*** EXTRACTED ENTRIES
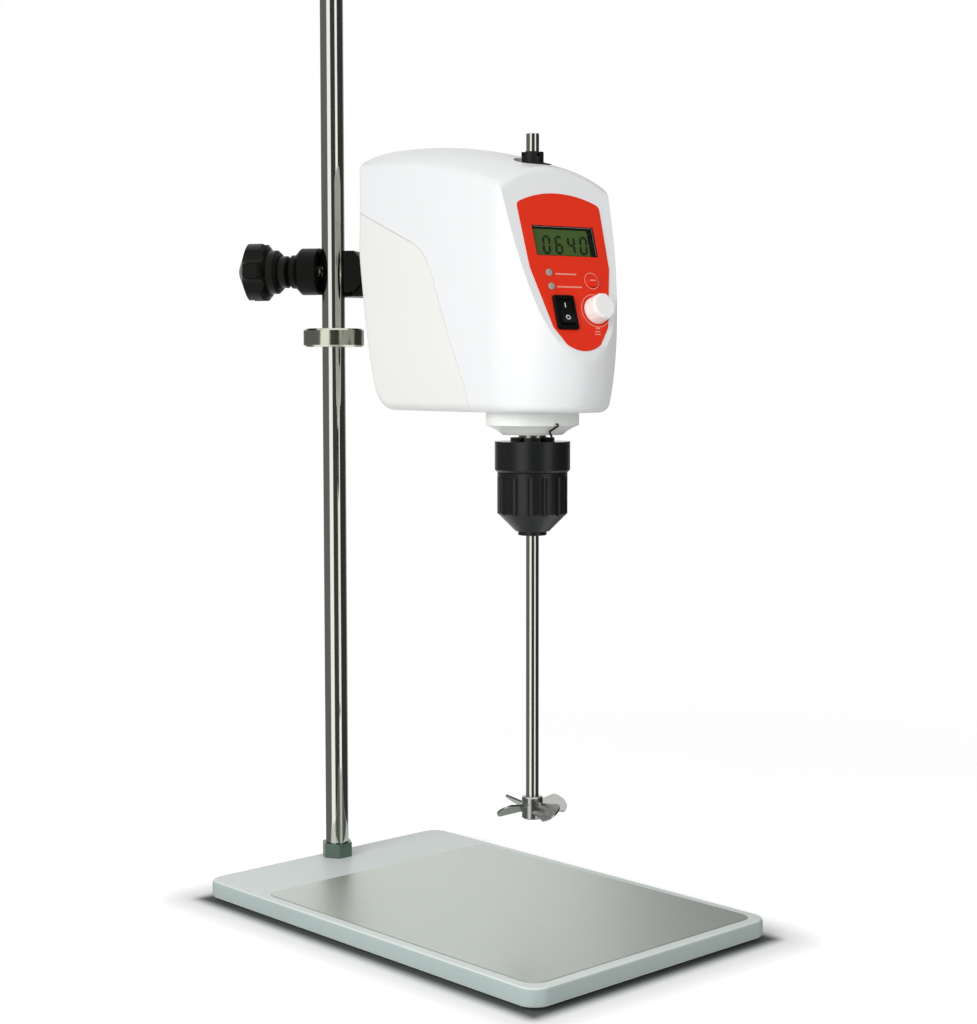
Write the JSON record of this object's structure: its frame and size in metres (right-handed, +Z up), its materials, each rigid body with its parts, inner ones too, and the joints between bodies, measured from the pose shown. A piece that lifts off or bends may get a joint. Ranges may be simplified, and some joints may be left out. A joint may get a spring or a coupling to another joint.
{
  "type": "overhead stirrer",
  "caption": "Overhead laboratory stirrer: white motor head with display panel, keyless chuck and propeller shaft, clamped to a rod on a flat plate stand.",
  "frame": {"origin": "centre of the overall bounding box at the level the feet stand on", "axes": "+Z up along the rod, the plate square to X and Y, -Y towards the front, where the panel looks"},
  "size_m": [0.206, 0.3709, 0.7996],
  "materials": {
    "plate_paint": "satin enamel",
    "inlay_steel": "brushed",
    "foot_rubber": "matte",
    "bright_steel": "polished",
    "satin_steel": "turned",
    "black_metal": "satin",
    "black_grip": "satin",
    "housing_white": "satin",
    "cover_white": "satin",
    "frame_alloy": "cast",
    "bearing_steel": "ground",
    "seal_rubber": "matte",
    "motor_shell": "satin",
    "winding": "enamelled wire",
    "pulley_alloy": "turned",
    "belt_rubber": "matte",
    "board_green": "satin",
    "panel_red": "satin film",
    "display_green": "matte",
    "window_clear": "polished",
    "lamp_clear": "frosted",
    "switch_black": "satin",
    "dial_white": "satin",
    "gland_black": "matte",
    "chuck_black": "satin"
  },
  "bodies": {
    "stand": {"base_plate": "plate_paint", "steel_inlay": "inlay_steel", "rubber_feet": "foot_rubber", "foot_screws": "satin_steel", "rod_nut": "satin_steel"},
    "column": {"stand_rod": "bright_steel"},
    "stop_ring": {"stop_ring": "satin_steel", "stop_ring_screw": "satin_steel"},
    "clamp": {"clamp_body": "black_metal"},
    "rod_knob": {"rod_star_knob": "black_grip", "rod_clamp_screw": "satin_steel"},
    "arm_knob": {"arm_star_knob": "black_grip", "arm_clamp_screw": "satin_steel"},
    "arm": {"arm_rod": "bright_steel"},
    "head": {"arm_flange": "black_metal", "front_shell": "housing_white", "rear_cover": "cover_white", "nose_cone": "housing_white", "wire_hook": "black_metal", "chassis": "frame_alloy", "upper_bearing": "bearing_steel", "lower_bearing": "bearing_steel", "top_seal": "seal_rubber", "motor_case": "motor_shell", "motor_stator": "winding", "motor_cap": "motor_shell", "belt": "belt_rubber", "main_board": "board_green", "panel_overlay": "panel_red", "display_module": "display_green", "display_window": "window_clear", "leds": "lamp_clear", "speed_pot": "motor_shell", "switch_body": "switch_black", "cord_gland": "gland_black", "cover_screws": "satin_steel"},
    "spindle": {"spindle": "satin_steel", "spindle_cap": "gland_black", "spindle_pulley": "pulley_alloy", "chuck_body": "chuck_black", "chuck_washer": "satin_steel", "chuck_rear_sleeve": "chuck_black"},
    "front_sleeve": {"chuck_front_sleeve": "chuck_black"},
    "jaw_1": {"jaw_1": "satin_steel"},
    "jaw_2": {"jaw_2": "satin_steel"},
    "jaw_3": {"jaw_3": "satin_steel"},
    "shaft": {"stirring_shaft": "bright_steel", "propeller": "satin_steel", "propeller_screw": "satin_steel"},
    "rotor": {"motor_rotor": "satin_steel", "motor_pulley": "pulley_alloy"},
    "speed_knob": {"speed_knob": "dial_white", "pot_shaft": "satin_steel"},
    "rocker": {"rocker": "switch_black"},
    "key": {"key_button": "panel_red"}
  },
  "joints": [
    {"name": "rod_swivel", "type": "hinge", "parent": "stand", "child": "column", "pos_m": [0, 0.11846, 0.2], "axis": [0, 0, 1], "range_deg": [-180, 180]},
    {"name": "ring_height", "type": "slide", "parent": "column", "child": "stop_ring", "axis": [0, 0, 1], "range_m": [-0.34, 0.022]},
    {"name": "clamp_height", "type": "slide", "parent": "column", "child": "clamp", "axis": [0, 0, 1], "range_m": [-0.022, 0.35]},
    {"name": "rod_knob_turn", "type": "hinge", "parent": "clamp", "child": "rod_knob", "pos_m": [0, 0.11846, 0.422], "axis": [-0.5736, 0.8192, 0], "range_deg": [0, 360]},
    {"name": "arm_knob_turn", "type": "hinge", "parent": "clamp", "child": "arm_knob", "pos_m": [0.02954, 0.11325, 0.422], "axis": [0.9848, -0.1736, 0], "range_deg": [0, 360]},
    {"name": "arm_reach", "type": "slide", "parent": "clamp", "child": "arm", "axis": [0.1736, 0.9848, 0], "range_m": [-0.05, 0.022]},
    {"name": "head_roll", "type": "hinge", "parent": "arm", "child": "head", "pos_m": [-0.00519, -0.08371, 0.422], "axis": [0.1736, 0.9848, 0], "range_deg": [-90, 90]},
    {"name": "spindle_spin", "type": "hinge", "parent": "head", "child": "spindle", "pos_m": [-0.00519, -0.08371, 0.422], "axis": [0, 0, 1], "continuous": true},
    {"name": "rotor_spin", "type": "hinge", "parent": "head", "child": "rotor", "pos_m": [0.00836, -0.0069, 0.422], "axis": [0, 0, 1], "continuous": true},
    {"name": "sleeve_turn", "type": "hinge", "parent": "spindle", "child": "front_sleeve", "pos_m": [-0.00519, -0.08371, 0.422], "axis": [0, 0, -1], "range_deg": [0, 720]},
    {"name": "jaw_1_slide", "type": "slide", "parent": "spindle", "child": "jaw_1", "axis": [0.2382, 0.042, 0.9703], "range_m": [0, 0.0036]},
    {"name": "jaw_2_slide", "type": "slide", "parent": "spindle", "child": "jaw_2", "axis": [-0.1555, 0.1853, 0.9703], "range_m": [0, 0.0036]},
    {"name": "jaw_3_slide", "type": "slide", "parent": "spindle", "child": "jaw_3", "axis": [-0.0827, -0.2273, 0.9703], "range_m": [0, 0.0036]},
    {"name": "shaft_height", "type": "slide", "parent": "spindle", "child": "shaft", "axis": [0, 0, 1], "range_m": [-0.055, 0.14]},
    {"name": "speed_turn", "type": "hinge", "parent": "head", "child": "speed_knob", "pos_m": [-0.0008, -0.13257, 0.38815], "axis": [-0.1651, -0.9366, 0.309], "range_deg": [-150, 150]},
    {"name": "rocker_tilt", "type": "hinge", "parent": "head", "child": "rocker", "pos_m": [-0.02278, -0.12849, 0.38651], "axis": [0.9848, -0.1736, 0], "range_deg": [0, 12]},
    {"name": "key_press", "type": "slide", "parent": "head", "child": "key", "axis": [0.1651, 0.9366, -0.309], "range_m": [0, 0.0008], "stiffness_N_per_m": 500, "springref_m": -0.0005}
  ],
  "couplings": [
    {"joint": "rotor_spin", "follows": "spindle_spin", "ratio": 3.1111},
    {"joint": "jaw_1_slide", "follows": "sleeve_turn", "m_per_rad": 0.00028647},
    {"joint": "jaw_2_slide", "follows": "sleeve_turn", "m_per_rad": 0.00028647},
    {"joint": "jaw_3_slide", "follows": "sleeve_turn", "m_per_rad": 0.00028647}
  ]
}
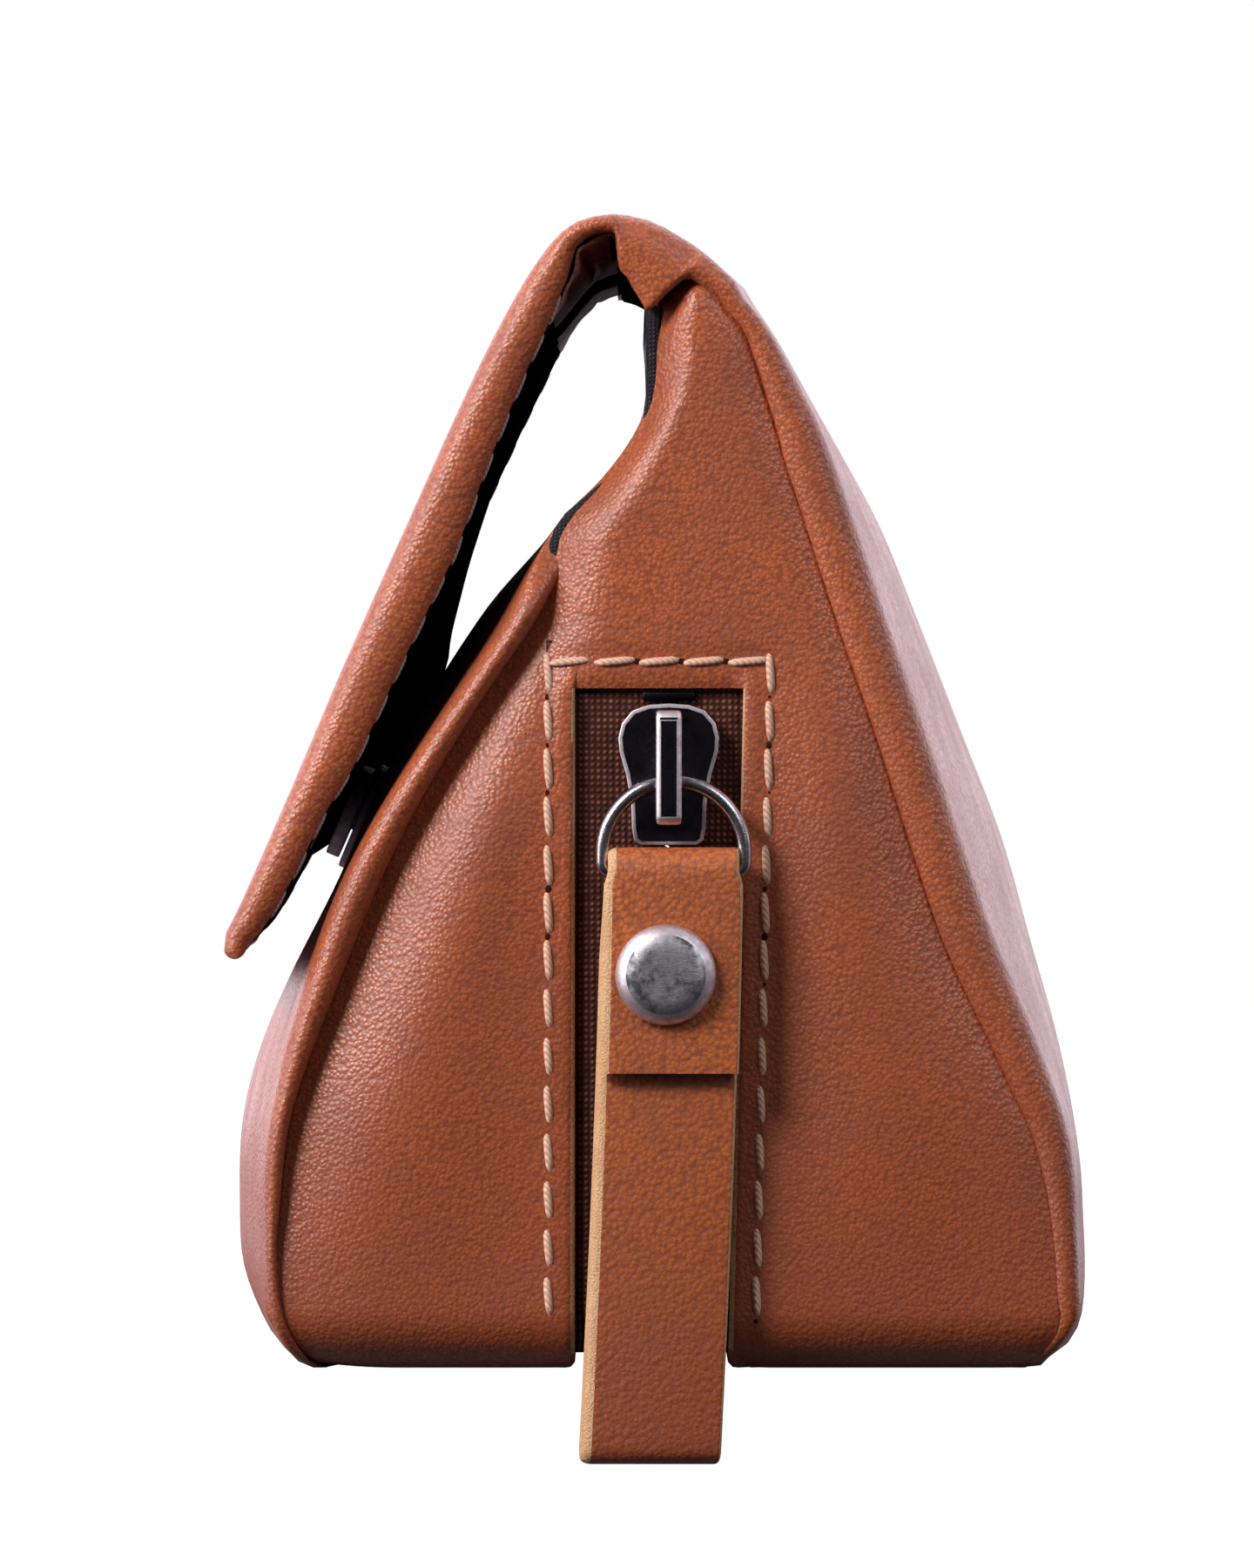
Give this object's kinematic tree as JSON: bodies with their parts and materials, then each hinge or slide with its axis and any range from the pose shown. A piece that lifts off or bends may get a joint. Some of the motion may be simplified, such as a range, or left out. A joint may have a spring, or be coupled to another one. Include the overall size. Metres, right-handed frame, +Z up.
{
  "type": "pipe bag",
  "caption": "Padded leather pipe bag with a triangular end, a zip that runs down the end and under the base, a flap with a hidden snap over a tobacco pocket, and a ring pull with a hanging strap.",
  "frame": {"origin": "on the underside of the base, in the middle of its back half and halfway along the bag", "axes": "+Z up; Y along the bag, with the zip's slider at the -Y end; the flap hangs on the -X side"},
  "size_m": [0.092, 0.1831, 0.1302],
  "materials": {
    "tan_leather": "grained, waxed, soft sheen",
    "strap_leather": "grained, with pale cut edges",
    "padding": "foam, not seen from outside",
    "black_lining": "dense matt weave",
    "brown_tape": "herringbone weave, matt",
    "brown_teeth": "moulded, low sheen",
    "black_metal": "black, satin",
    "gunmetal": "dark plated, bright worn edges",
    "ring_steel": "plated wire, polished",
    "antique_silver": "tarnished in the middle, bright at the rim",
    "snap_steel": "nickel plated, satin"
  },
  "bodies": {
    "bag": {"front_panel": "tan_leather", "back_panel": "tan_leather", "gusset_near_end": "tan_leather", "gusset_far_end": "tan_leather", "base_front_half": "tan_leather", "base_back_half": "tan_leather", "front_foam": "padding", "back_foam": "padding", "front_lining": "black_lining", "back_lining": "black_lining", "compartment_divider": "black_lining", "mouth_hem": "black_lining", "zip_tape_front": "brown_tape", "zip_tape_back": "brown_tape", "zip_teeth_front": "brown_teeth", "zip_teeth_back": "brown_teeth", "zip_stop_near": "black_metal", "zip_stop_far": "black_metal", "snap_stud_front": "snap_steel", "snap_washer_front": "snap_steel"},
    "flap": {"flap_leather": "tan_leather", "flap_foam": "padding", "flap_lining": "black_lining", "snap_magnet_flap": "snap_steel", "snap_washer_flap": "snap_steel"},
    "slider": {"slider_body": "gunmetal", "slider_bridge": "gunmetal"},
    "ring": {"pull_ring": "ring_steel"},
    "strap": {"pull_strap": "strap_leather", "rivet_cap": "antique_silver", "rivet_post": "antique_silver", "rivet_back_cap": "antique_silver"}
  },
  "joints": [
    {"name": "flap_hinge", "type": "hinge", "parent": "bag", "child": "flap", "pos_m": [-0.01301, 0, 0.1125], "axis": [0, 1, 0], "range_deg": [0, 150]},
    {"name": "zip_slide", "type": "slide", "parent": "bag", "child": "slider", "axis": [0, 0, -1], "range_m": [0, 0.046]},
    {"name": "ring_swing", "type": "hinge", "parent": "slider", "child": "ring", "pos_m": [-0.02249, -0.09075, 0.06135], "axis": [-1, 0, 0], "range_deg": [0, 110]},
    {"name": "strap_swing", "type": "hinge", "parent": "ring", "child": "strap", "pos_m": [-0.02249, -0.09075, 0.05195], "axis": [-1, 0, 0], "range_deg": [0, 70]}
  ]
}
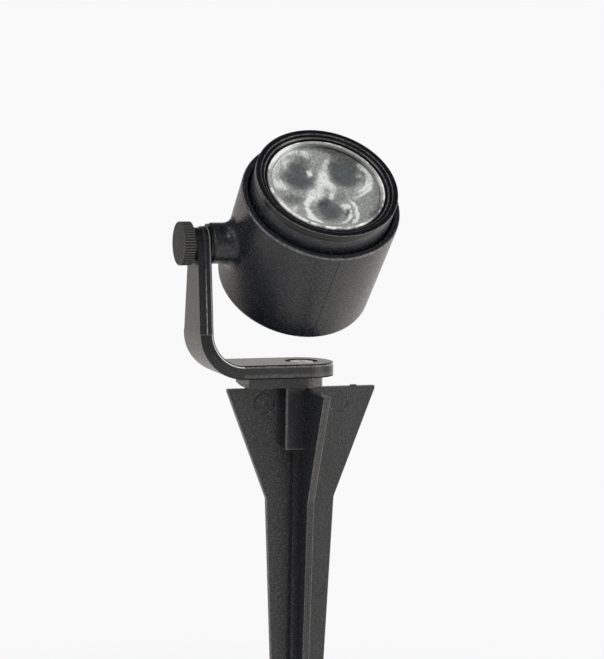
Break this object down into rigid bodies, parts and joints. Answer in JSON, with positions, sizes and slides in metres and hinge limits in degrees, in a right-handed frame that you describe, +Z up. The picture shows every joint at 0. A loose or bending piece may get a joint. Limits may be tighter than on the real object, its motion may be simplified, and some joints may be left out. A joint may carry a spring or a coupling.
{
  "type": "garden spike spotlight",
  "caption": "Round garden spotlight head that tilts on a thumbscrew pivot at the top of an L-shaped arm, fixed to a cross-section ground spike.",
  "frame": {"origin": "on the spike's axis, at the ground line where the fins' top edges meet the mounting block", "axes": "+Z up along the spike; X along the tilt axis with the thumbscrew towards -X; the head looks towards -Y and up"},
  "size_m": [0.0595, 0.0574, 0.2369],
  "materials": {
    "cast_black": "fine-textured matt black powder coat on cast aluminium",
    "cover_glass": "clear, a shallow cap",
    "black_rubber": "matt",
    "black_plastic": "fine-grained satin",
    "spike_plastic": "fine-grained matt, as moulded",
    "clear_acrylic": "clear and polished",
    "grey_pad": "matt",
    "white_board": "white solder mask on an aluminium core",
    "lamp_resin": "clear dome on a white base",
    "green_board": "green solder mask on glass-fibre board",
    "capacitor_can": "sleeved can",
    "ferrite": "matt ferrite",
    "chip_resin": "matt moulded resin",
    "plated_steel": "bright zinc plate",
    "lead_cover": "insulated wire"
  },
  "bodies": {
    "spike_base": {"spike": "spike_plastic", "foot_screw": "plated_steel"},
    "arm": {"bracket": "cast_black"},
    "lamp_head": {"head_housing": "cast_black", "inner_barrel": "cast_black", "bezel_ring": "cast_black", "front_glass": "cover_glass", "glass_gasket": "black_rubber", "optic_holder": "black_plastic", "barrel_o_ring": "black_rubber", "triple_optic": "clear_acrylic", "thermal_pad": "grey_pad", "led_board": "white_board", "led_packages": "lamp_resin", "board_screws": "plated_steel", "driver_board": "green_board", "driver_capacitor": "capacitor_can", "driver_inductor": "ferrite", "driver_rectifier": "chip_resin", "driver_screws": "plated_steel", "led_leads": "lead_cover", "gland_body": "black_plastic", "gland_nut": "black_plastic", "gland_washer": "black_rubber", "gland_seal": "black_rubber", "gland_cap": "black_plastic", "friction_washer": "black_plastic"},
    "clamp": {"lock_washer": "plated_steel"},
    "thumbscrew": {"thumb_knob": "black_plastic", "knob_stud": "plated_steel"}
  },
  "joints": [
    {"name": "pan_swivel", "type": "hinge", "parent": "spike_base", "child": "arm", "pos_m": [0, 0, 0], "axis": [0, 0, 1], "range_deg": [-180, 180]},
    {"name": "head_tilt", "type": "hinge", "parent": "arm", "child": "lamp_head", "pos_m": [0, 0, 0.04065], "axis": [-1, 0, 0], "range_deg": [-76.5, 43.5]},
    {"name": "screw_travel", "type": "slide", "parent": "lamp_head", "child": "clamp", "axis": [-1, 0, 0], "range_m": [0, 0.0016]},
    {"name": "knob_turn", "type": "hinge", "parent": "clamp", "child": "thumbscrew", "pos_m": [-0.03, 0, 0.04065], "axis": [-1, 0, 0], "range_deg": [0, 720]}
  ],
  "couplings": [
    {"joint": "knob_turn", "follows": "screw_travel", "rad_per_m": 7854}
  ]
}
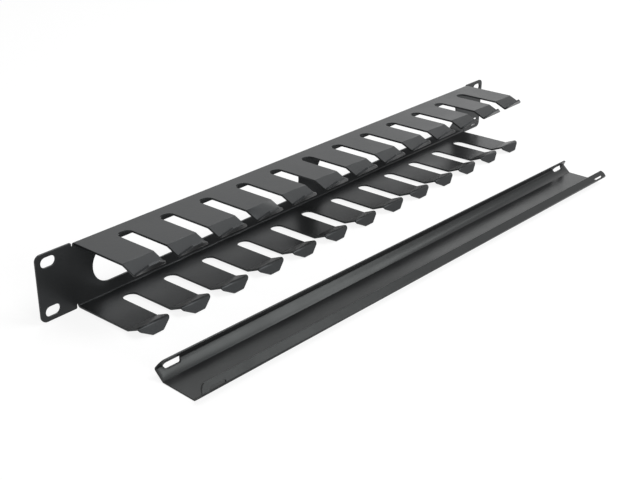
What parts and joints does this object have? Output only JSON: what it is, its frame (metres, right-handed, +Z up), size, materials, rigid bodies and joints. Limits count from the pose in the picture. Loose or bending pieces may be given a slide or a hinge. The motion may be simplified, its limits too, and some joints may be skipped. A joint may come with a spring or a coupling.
{
  "type": "rack cable management panel",
  "caption": "Rack-mount cable management panel: folded steel channel with bent fingers above and below, cable windows in the back, and a snap-in front cover lying in front.",
  "frame": {"origin": "centre of the four mounting slots, on the rear face of the ears and back plate", "axes": "+X along the width, to the right end as seen from the front; +Y out of the rear face, towards the rack; +Z up"},
  "size_m": [0.4826, 0.1515, 0.0456],
  "materials": {
    "powder_coated_panel": "satin black powder coat",
    "powder_coated_cover": "satin black powder coat"
  },
  "bodies": {
    "root": {"finger_panel": "powder_coated_panel", "front_cover": "powder_coated_cover"}
  },
  "joints": []
}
******
**OBJECTIVE:** How many of the lines above hold the word "overall"? Give only that number.

**ANSWER FOR THIS EXERCISE:** 2